>>>
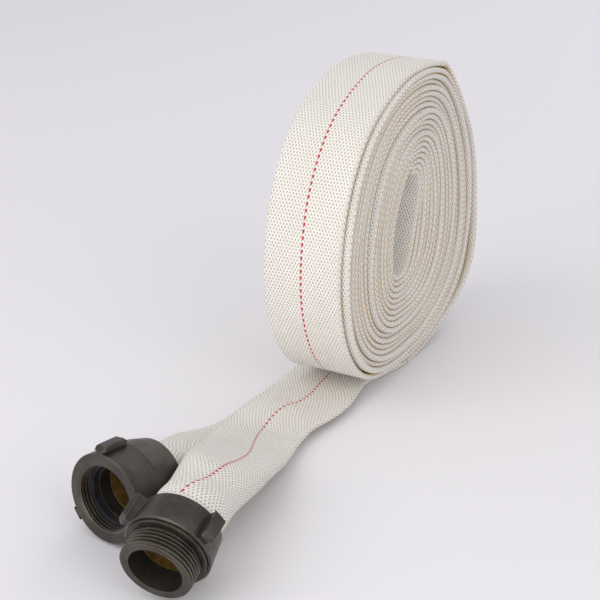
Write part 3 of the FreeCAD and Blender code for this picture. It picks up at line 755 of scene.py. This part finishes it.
def hose_piece(name, rows, route, rings_made, materials, lined=None):
    """One length of hose as a closed mesh. A lined end is open and shows the rubber lining."""
    points, around, crease_shade, contact = rings_made
    along = route["along"]
    stack = [points[i] for i in rows]
    valley_shade = [crease_shade[i] for i in rows]
    cover = [contact[i] for i in rows]
    faces, coords = skin_quads(0, len(rows), rows, along, around)
    slots = [0] * len(faces)
    first = list(range(RING))
    last = list(range((len(rows) - 1) * RING, len(rows) * RING))
    caps = []
    if lined:
        end = rows[-1] if lined == "last" else rows[0]
        inner = [i for i in rows if abs(along[i] - along[end]) < LINED_LENGTH
                 and route["thick"][i] > LINED_THICKNESS]
        base = len(rows) * RING
        stack += [lining_ring(route, i) for i in inner]
        valley_shade += [np.zeros(RING)] * len(inner)
        cover += [np.zeros(RING)] * len(inner)
        quads, places = skin_quads(base, len(inner), inner, along, around)
        faces += [quad[::-1] for quad in quads]
        coords += [place[::-1] for place in places]
        slots += [1] * len(quads)
        inner_first = list(range(base, base + RING))
        inner_last = list(range(base + (len(inner) - 1) * RING, base + len(inner) * RING))
        pairs = [(m, (m + 1) % RING) for m in range(RING)]
        if lined == "last":
            caps = [first[::-1], inner_first]
            rim = [(last[m], last[k], inner_last[k], inner_last[m]) for m, k in pairs]
        else:
            caps = [last, inner_last[::-1]]
            rim = [(first[k], first[m], inner_first[m], inner_first[k]) for m, k in pairs]
        caps += rim
    else:
        caps = [first[::-1], last]
    smooth_count = len(faces)
    faces += [tuple(cap) for cap in caps]
    coords += [(CAP_PLACE,) * len(cap) for cap in caps]
    slots += [1] * len(caps)

    mesh = bpy.data.meshes.new(name)
    mesh.from_pydata((np.concatenate(stack) * MM).tolist(), [], faces)
    layer = mesh.uv_layers.new(name="weave")
    flat_coords = [value for face in coords for corner in face for value in corner]
    layer.data.foreach_set("uv", np.array(flat_coords))
    # the painted valley shade goes to the shader with the contact line and the wound flag
    carried = {
        "crease_shade": np.concatenate(valley_shade), "contact": np.concatenate(cover),
        "wound": np.full(len(cover) * RING, 0.0 if lined else 1.0),
    }
    for label, values in carried.items():
        mesh.attributes.new(label, "FLOAT", "POINT").data.foreach_set("value", values)
    mesh.polygons.foreach_set("material_index", slots)
    mesh.polygons.foreach_set("use_smooth", [k < smooth_count for k in range(len(faces))])
    for material in materials:
        mesh.materials.append(material)
    mesh.update()
    piece = bpy.data.objects.new(name, mesh)
    bpy.context.scene.collection.objects.link(piece)
    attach(piece, "hose")
    return piece


def row_at(route, start, end, turn):
    """The row of a wound stretch that lies nearest to a turn."""
    return start + int(np.argmin(np.abs(route["turn"][start:end] - turn)))


PIECE_TURNS = (0, 1, 2.5, 4.5, 7)   # turns at which each half is parted into pieces


def make_hose():
    """The whole hose, in eleven pieces that follow each other."""
    route, starts = whole_route()
    made = rings(route, starts)
    materials = [jacket_material(), lining_material()]
    lower = [row_at(route, starts[1], starts[2], turn) for turn in PIECE_TURNS]
    upper = [row_at(route, starts[3], starts[4], turn) for turn in reversed(PIECE_TURNS)]
    cuts = [0] + lower + upper + [len(route["turn"]) - 1]
    plan = [
        ("hose_lower_run", ("hose_tail_female", "hose_end_female"), "first", ("floor",)),
        ("hose_lower_turn_1", ("hose_roll",), None, ("hose_upper_turn_1",)),
        ("hose_lower_turns_2", ("hose_roll",), None, ("hose_upper_turns_2",)),
        ("hose_lower_turns_3", ("hose_roll",), None, ("hose_upper_turns_3",)),
        ("hose_lower_turns_4", ("hose_roll",), None, ("hose_upper_turns_4",)),
        ("hose_middle_turns", ("hose_centre_fold",), None, ("hose_lower_turns_4",)),
        ("hose_upper_turns_4", ("hose_roll",), None, ("hose_lower_turns_4",)),
        ("hose_upper_turns_3", ("hose_roll",), None, ("hose_lower_turns_3",)),
        ("hose_upper_turns_2", ("hose_roll",), None, ("hose_lower_turns_2",)),
        ("hose_upper_turn_1", ("hose_roll",), None, ("hose_lower_run",)),
        ("hose_upper_run", ("hose_tail_male", "hose_end_male"), "last", ("hose_lower_run",)),
    ]
    for (name, nodes, lined, under), first, last in zip(plan, cuts[:-1], cuts[1:]):
        piece = hose_piece(name, list(range(first, last + 1)), route, made, materials, lined)
        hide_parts(*nodes)
    print(f"hose: {route['along'][-1]:.0f} mm in all")


# ---------------------------------------------------------------- couplings and small parts

def edge_highlight_and_wear_mask(n, radius, low, high):
    """1 along sharp edges, 0 elsewhere."""
    rounded = n.add("ShaderNodeBevel", samples=6)
    rounded.inputs["Radius"].default_value = radius
    flat = n.add("ShaderNodeNewGeometry")
    product = n.add("ShaderNodeVectorMath", operation="DOT_PRODUCT")
    n.feed(product.inputs[0], rounded.outputs["Normal"])
    n.feed(product.inputs[1], flat.outputs["Normal"])
    return n.ramp(product.outputs["Value"], low, high, 1.0, 0.0)


def anodised_material():
    """Dark hard-anodised aluminium, lightened to a warm grey along its edges: part wear, part
    painted highlight.
    """
    n = Nodes("hard_anodised_aluminium")
    cloud = n.noise(55, 4, 0.6)
    grain = n.noise(2600, 3, 0.6)
    base = n.mix(n.ramp(cloud, 0.35, 0.7), (0.050, 0.044, 0.038), (0.084, 0.074, 0.062))
    # a painted highlight along the sharp edges, patchy like wear
    patchy = n.ramp(n.noise(160, 3, 0.6), 0.25, 0.75, 0.25, 0.9)
    edge_highlight_and_wear = n.math("MULTIPLY", edge_highlight_and_wear_mask(n, 0.0007, 0.72, 0.97), patchy)
    base = n.mix(edge_highlight_and_wear, base, (0.46, 0.36, 0.24))
    n.feed(n.shader.inputs["Base Color"], base)
    n.feed(n.shader.inputs["Metallic"], 0.65)
    n.feed(n.shader.inputs["Roughness"], n.ramp(cloud, 0.3, 0.75, 0.33, 0.43))
    n.feed(n.shader.inputs["Normal"], n.bump(grain, 0.00004, 0.35))
    return n.material


def plain_material(name, dark, light, metallic, rough, scale, grain_depth):
    """A finish that clouds between two tones, with a fine grain (grain_depth in metres)."""
    n = Nodes(name)
    cloud = n.noise(scale, 4, 0.6)
    n.feed(n.shader.inputs["Base Color"], n.mix(n.ramp(cloud, 0.3, 0.7), dark, light))
    n.feed(n.shader.inputs["Metallic"], metallic)
    n.feed(n.shader.inputs["Roughness"], n.ramp(cloud, 0.3, 0.7, *rough))
    n.feed(n.shader.inputs["Normal"], n.bump(n.noise(scale * 9, 3), grain_depth, 0.5))
    return n.material


def paint_parts():
    """Materials of the parts that come from the CAD model."""
    anodised = anodised_material()
    gasket = plain_material(
        "black_rubber", (0.012, 0.013, 0.016), (0.028, 0.030, 0.036),
        metallic=0.0, rough=(0.38, 0.55), scale=150, grain_depth=0.00005)
    brass = plain_material(
        "brass", (0.52, 0.32, 0.085), (0.74, 0.50, 0.17),
        metallic=0.9, rough=(0.38, 0.55), scale=110, grain_depth=0.00005)
    steel = plain_material(
        "steel", (0.42, 0.41, 0.40), (0.60, 0.60, 0.60),
        metallic=1.0, rough=(0.2, 0.34), scale=200, grain_depth=0.00003)
    lining = plain_material(
        "lining_edge", (0.015, 0.015, 0.015), (0.035, 0.034, 0.032),
        metallic=0.0, rough=(0.55, 0.7), scale=180, grain_depth=0.0001)
    jacket = plain_material(
        "jacket_edge", (0.55, 0.50, 0.40), (0.78, 0.73, 0.62),
        metallic=0.0, rough=(0.8, 0.9), scale=400, grain_depth=0.0002)
    plan = {
        "swivel_ring": anodised, "female_shank": anodised, "male_shank": anodised,
        "face_gasket": gasket, "tail_gasket_female": gasket, "tail_gasket_male": gasket,
        "expansion_ring_female": brass, "expansion_ring_male": brass,
        "swivel_balls": steel, "ball_plug": steel,
        "liner_end_female": lining, "liner_end_male": lining,
        "jacket_end_female": jacket, "jacket_end_male": jacket,
    }
    for name, material in plan.items():
        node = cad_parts[name]
        node.data.materials.clear()
        node.data.materials.append(material)


make_camera()
make_lights()
make_floor()
make_hose()
paint_parts()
<<<
* **WHAT THE TASK REQUIRES**: Go through the data above and find the lines with the word "scene". Copy each of those lines.

* **WRITTEN ANSWER**:
Write part 3 of the FreeCAD and Blender code for this picture. It picks up at line 755 of scene.py. This part finishes it.
    bpy.context.scene.collection.objects.link(piece)